Sunday, April 20, 2025

Easter concerns

I'm trying not to get too alarmed at the events that are happening and right now I can blame everything or I trying to blame everything on the backup chair that I'm having to use while my regular chair is in the shop. But one thing I've noticed in the last couple of days that I've had to dress myself is that I'm losing my ability to dress myself independently. Today is Sunday of course so that means I meet the kids for breakfast. That's basically getting dressed and driving up the road to Dee's Restaurant and then having breakfast with mark and Jasmine if she and her boyfriend show up. Today for the first time I actually slept in a half an hour. I didn't wake until 6:00:30ish which is very rare in fact, I did wake up at 5:00 a.m. and didn't register it being Sunday morning and actually went back to sleep till 6:30 a.m. today I took my medications and a couple shots of apple juice to get my system operational I didn't have any fresh coffee made I took a couple sips from the old coffee which is okay but I really need the sugar impact I would get from the apple juice.

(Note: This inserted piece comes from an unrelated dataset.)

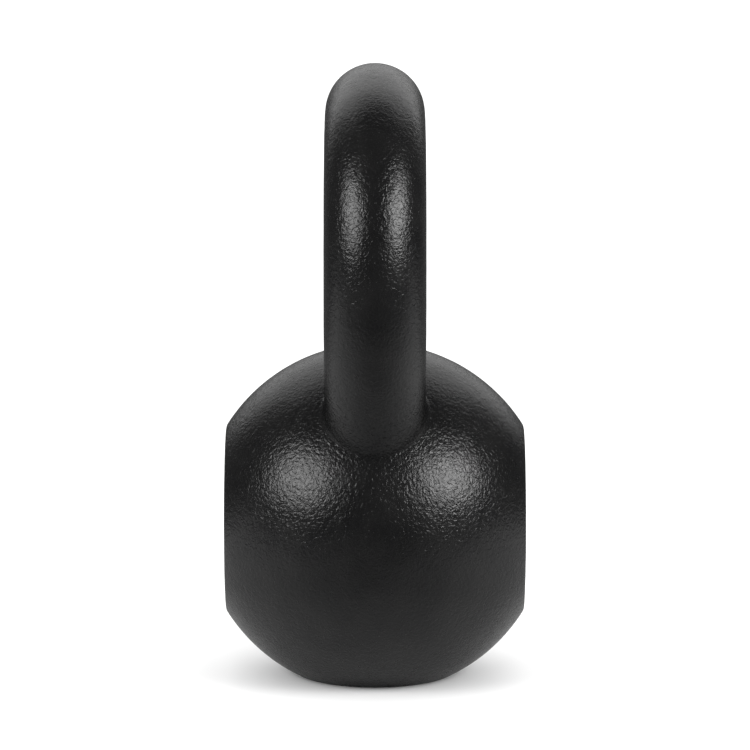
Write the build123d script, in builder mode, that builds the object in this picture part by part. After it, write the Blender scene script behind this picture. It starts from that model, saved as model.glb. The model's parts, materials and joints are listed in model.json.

Anyway I went back to the bedroom and started trying to get dressed and for one reason or another I couldn't cross my right leg over my left leg which usually is fairly easy to do. I worked on for some time and eventually I'd used up all my time. Mark messaged me that he was being late and I told him I was having a problem too and I was going to be late. He then asked if I was having some problems and I told him I was and he said he would stop by what you did. I continue to work on my dressing till he got here and actually got the shorts on my legs was pulling them up or trying to when he got here to assist which is about I don't know 20 minutes later. By then I was pretty exhausted and with Mark's help that's quite ready to get dressed and did so very quickly him assisted me with my shoes and helping me off my shirt and off we went to Dee's.


The kids didn't join us with just good we had a great conversation and would have gone longer but Mark had to be gone to one of his events that he hosts or is the DJ for the event. All sounds complicated to me but that's what he does. Following that I went back to the apartment and really watched a couple of Punisher episodes but would go back outside and sit in the Sun. It was pretty warm today off and up when the clouds didn't block the light. I'd go out and lay out for an hour come back in and watch another episode. I thought about reading which I really need to do but it was just easier to turn the TV on and get the episodes out of the way. I finally finished season 1 which was pretty good I think I still have two seasons to go we'll see what happens on that.